Legeron, who created the Raw Wine festival and was France’s first woman Master of Wine, credits the boom with the city’s historical focus on epicureanism. “The French connection is powerful, and natural wine has always been linked to gastronomy,” she says, noting natural wine often captures the imagination because it requires a bit of storytelling and passion. “Montréal is one of the most exciting places to visit when you’re a natural wine lover. It’s never hard to convince people to visit–especially the brewers.”

Sommelier Veronique Rivest

Sommelier Véronique Rivest of Soif Bar à Vin

Rush Jagoe courtesy of Soif Bar à Vin

As one of Québec’s most celebrated sommeliers, and owner of Soif Bar à Vin, Véronique Rivest believes the rise in natural wine has to do with the region’s open mindedness. “Québecers…are great food and wine lovers, and underlying this is a love of ‘convivialité—spending time around a table, eating, drinking, and talking,” she says, noting her favorite bar is Pullman, which many consider the first great natural wine bar in the city.

Kim Urbain, head sommelier at the celebrated Foodlab— known for seasonal menus served in the Society for Arts and Technology’s cutting-edge headquarters—says natural wine is “fun, surprising, and full of colors,” like Montréal. As for why so many women are its driving force, Urbain admits she’s not sure. But, she notes, natural wine attracts “thinkers and revolutionaries, and, inevitably, women. We challenge the old ways of doing things in the wine industry and society. There is a real shift happening.”

Montreal Le Vin Papillon

Le Vin Papillon, one of the city’s best-known natural wine bars

Matthew Perrin

Urbain and Foodlab host women-only tastings year-round, including women produced wines provided by importer Le Vin Dans Les Voiles. “I am drawn to natural wines because I love to sense a connection with the earth,” says Le Vin’s co-founder, Julie Audette. “I love the magic of winemaking.
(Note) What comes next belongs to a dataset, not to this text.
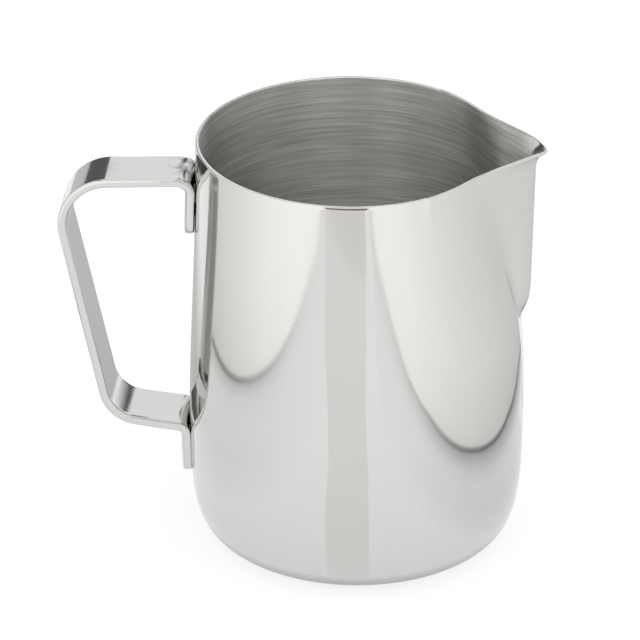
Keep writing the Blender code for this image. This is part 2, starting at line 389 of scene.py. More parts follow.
def round_axis(tree, along, across):
    """Object coordinates wrapped round Z: along is the grain's length and across its width."""
    x, y, z = object_axes(tree)
    square = maths(tree, "ADD", maths(tree, "MULTIPLY", x, x), maths(tree, "MULTIPLY", y, y))
    radius = maths(tree, "SQRT", square, 0.0)
    turns = maths(tree, "DIVIDE", BELLY_RADIUS / along, radius)
    run = maths(tree, "ADD", z, maths(tree, "MINIMUM", radius, BASE_RADIUS))
    join = tree.nodes.new("ShaderNodeCombineXYZ")
    bent = (maths(tree, "MULTIPLY", x, turns), maths(tree, "MULTIPLY", y, turns),
            maths(tree, "DIVIDE", run, across))
    for value, socket in zip(bent, join.inputs):
        tree.links.new(value, socket)
    return join.outputs[0]


# %% [markdown]
# ### Painted shade behind the upper flange
#
# Behind the upper flange the narrow gap between strap and wall lies in deep shade, so the wall
# there
# is painted dark: painted shade round the flange. A share that is 1 inside a box and fades at its
# faces marks the place.

# %% Painted shade behind the flange
# painted shade: the near-black colour of the wall in the shaded gap behind the upper flange
GAP_SHADE_COLOUR = (0.015, 0.015, 0.015)
GAP_SHADE_HALF_WIDTH = (7.7 * MM, 8.3 * MM)
GAP_SHADE_FOOT = (84.6 * MM, 85.2 * MM)
GAP_SHADE_TOP = (94.0 * MM, 98.0 * MM)
GAP_SHADE_FRONT = (-39.0 * MM, -38.0 * MM)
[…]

Maybe it’s innate to grow something and nurture it. Maybe it’s a question of authenticity, to be more in tune with our emotions.”

Regardless, Audette believes the rise of natural wine in Montréal has much to do with local sensibilities and its draw for young and experienced chefs, inventive sommeliers, and ambitious restaurant owners. “In Montréal,” she says, “people care about what they consume.”

A City for Toasting

Of course, one need not be a woman or even knowledgeable about wine to experience the city’s booming natty revolution. On any given Saturday, locals and visitors pour into the William Gray Hotel to sample natural frizzante and fresh crevettes croustillantes overlooking Place Jacques-Cartier at the rooftop bar and terrasse Perché. At Ratafia in Little Italy, natural Ribelle and Riesling perfectly enhance delicate fresh prosciutto and melon reams. Meanwhile, newer spots, like Un po’ di Pi, offer small bites and organic bubbles with riverside views. Restaurant Pastel champions Québec produce curated from local farmers, paired with crisp whites and vibrant orange wines.
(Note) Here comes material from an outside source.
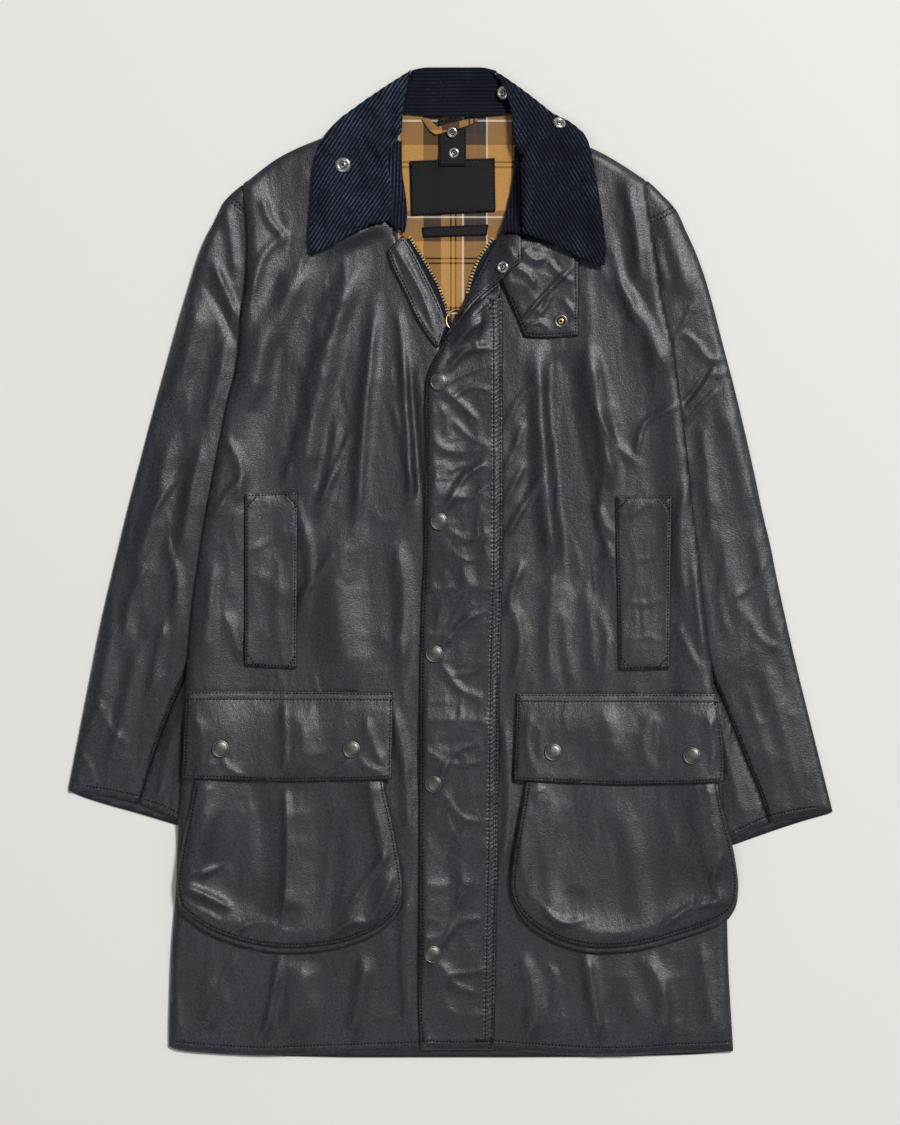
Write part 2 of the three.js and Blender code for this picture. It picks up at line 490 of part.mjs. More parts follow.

One standout spot is the recently expanded Vin Mon Lapin, the brainchild of sommelier Vanya Filipovic, former beverage director of the famed Joe Beef, and her husband, chef Marc-Olivier Frappier. They fuse their comprehensive knowledge of natural wines with locally-sourced small plates like Gaspé Halibut with sunflower seeds or sea urchin omelet.

At Le Vin Papillon, the pair’s sister venue, more than 300 carefully chosen wine labels encourage a leisurely evening of sampling. Entering the scene with a pop, Barbara, a white-hot new spot from chef and restaurateurs David Pellizari and Catherine Draws, serves elevated Italian fare and wines creatively classified by character and emotion rather than color. And at longtime favorite Candide, wine director Emily Campeau and chef John Winter Russell pair local and seasonal produce with an haute rustic charm on the Rue Saint-Martin.

Montreal Zinc Bar

The classic zinc bar at Un Po Di Piu

David Boyer

It’s also worth driving the Brome-Missisquoi Wine Route—90 lush acres of vineyards dotted with traditional farms just 20 miles from downtown Montréal. Many of the area’s farmers have pivoted to natural wine as demand continues to grow—a trend also seen in Europe, where most natural wine is produced. According to Beverage Daily, the area dedicated to growing organic wines in Spain has grown 522% in the last decade.

Clinking glasses in the City of Saints has never been easier for San Diegans, thanks to a brand new direct Air Canada flight that runs three times a week. In September, it increases to five, most likely to ferry snowbirds from Québec to the beach more easily. But our city’s tax dollar boost is also our gustatory gain. Á votre santé!